We don’t yet know how to talk about climate change. To talk about it in the same breath we talk about Trump, doesn’t do it justice. To talk about the planet our children are inheriting (my children are your children) requires courage and vulnerability. Whether we are conscious of it or not, many of us are feeling the effects of living in the context of ecological degradation and even the prospect of extinction. Our feelings include fear, guilt, and grief. And sitting beside those feelings, there is also joy—joy for the wonder and breathlessness of our natural world and the best of who we are together.

We are experiencing the end of the fossil fuel age.

Many of us are also victims of the fossil fuel industry’s playbook: Create doubt and hopelessness. Doubt the solutions. Debate them. Believe that it’s too late and our personal actions won’t make a difference. All these strategies make us strange bedfellows with the power structures of fossil fuel.

What those powers don’t want us to remember is that we are the sleeping giant. We have power as a people, but we have forgotten it. We don’t feel it when we are alone behind our screens. We have forgotten it because we largely live in isolation from one another and cherish our freedom and independence.

The ending of the fossil fuel era invites us to create a new world of not only using less energy and renewable energy, but also to live in greater relationship to one another and to acknowledge the truth that we live in an interconnected web of life.

In the last few months, I’ve been organizing the 3-day The March for Fossil Fuel Freedom. The march is designed to:

1. build community, develop local leaders, and build local capacity for the movement as a whole (not just this march).

2. show our legislative and corporate leaders with our physical presence on the streets that we stand for the new world, and the ending of the old.

3. use a divestment strategy asking Wells Fargo to be the first American bank to divest from funding new fossil fuel development.

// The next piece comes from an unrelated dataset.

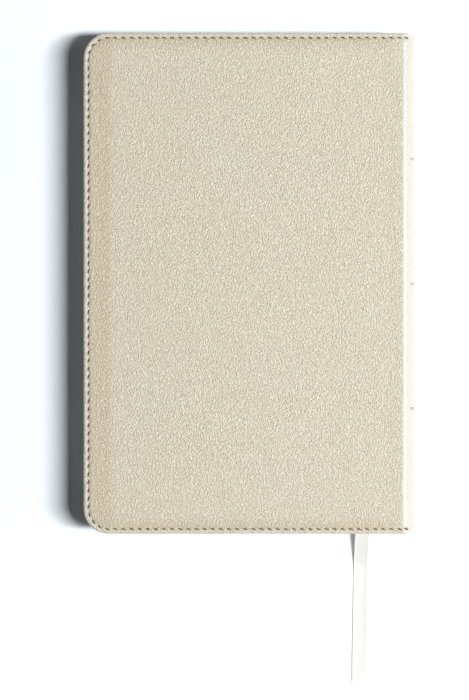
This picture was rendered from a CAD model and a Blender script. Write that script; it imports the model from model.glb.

The local indigenous community led by Pennie Opal Plant with Idle No More SF will stand at the head of our march. Having the opportunity to learn from the experience of local indigenous activists like Pennie has nourished and humbled those of us organizing the march. The international women who are leading the indigenous movement have already had success in Europe by working their way into the boardrooms of five European banks to demand divestment. This march follows in their footsteps.

My Invitation:

Join this movement. Be part of this community in any way you can. Yes, we need money, but money isn’t enough. We need bodies.

This is your community—it’s local.

These are your leaders—invest in them.

Do this for yourself. Marching will help you remember that we are part of something more powerful than we can imagine alone. Acting together feels good.

How you can support our effort:

· March for all or part of the march (Sunday marchers are particularly needed)

· Come to a dinner. On Saturday, I will be speaking about my passion–divesting from the industrial food system and supporting local farmers growing soil that sequesters carbon. We will celebrate with good food, music, song, and fellowship.

· Come to the rally on Monday, March 18.

· Reach out to your community, share this message, and invite them in.

· Offer your skills (we are in short supply of media professionals)

· Sponsor a marcher.

Thank you for taking time to consider my invitation to be part of building our power as a people.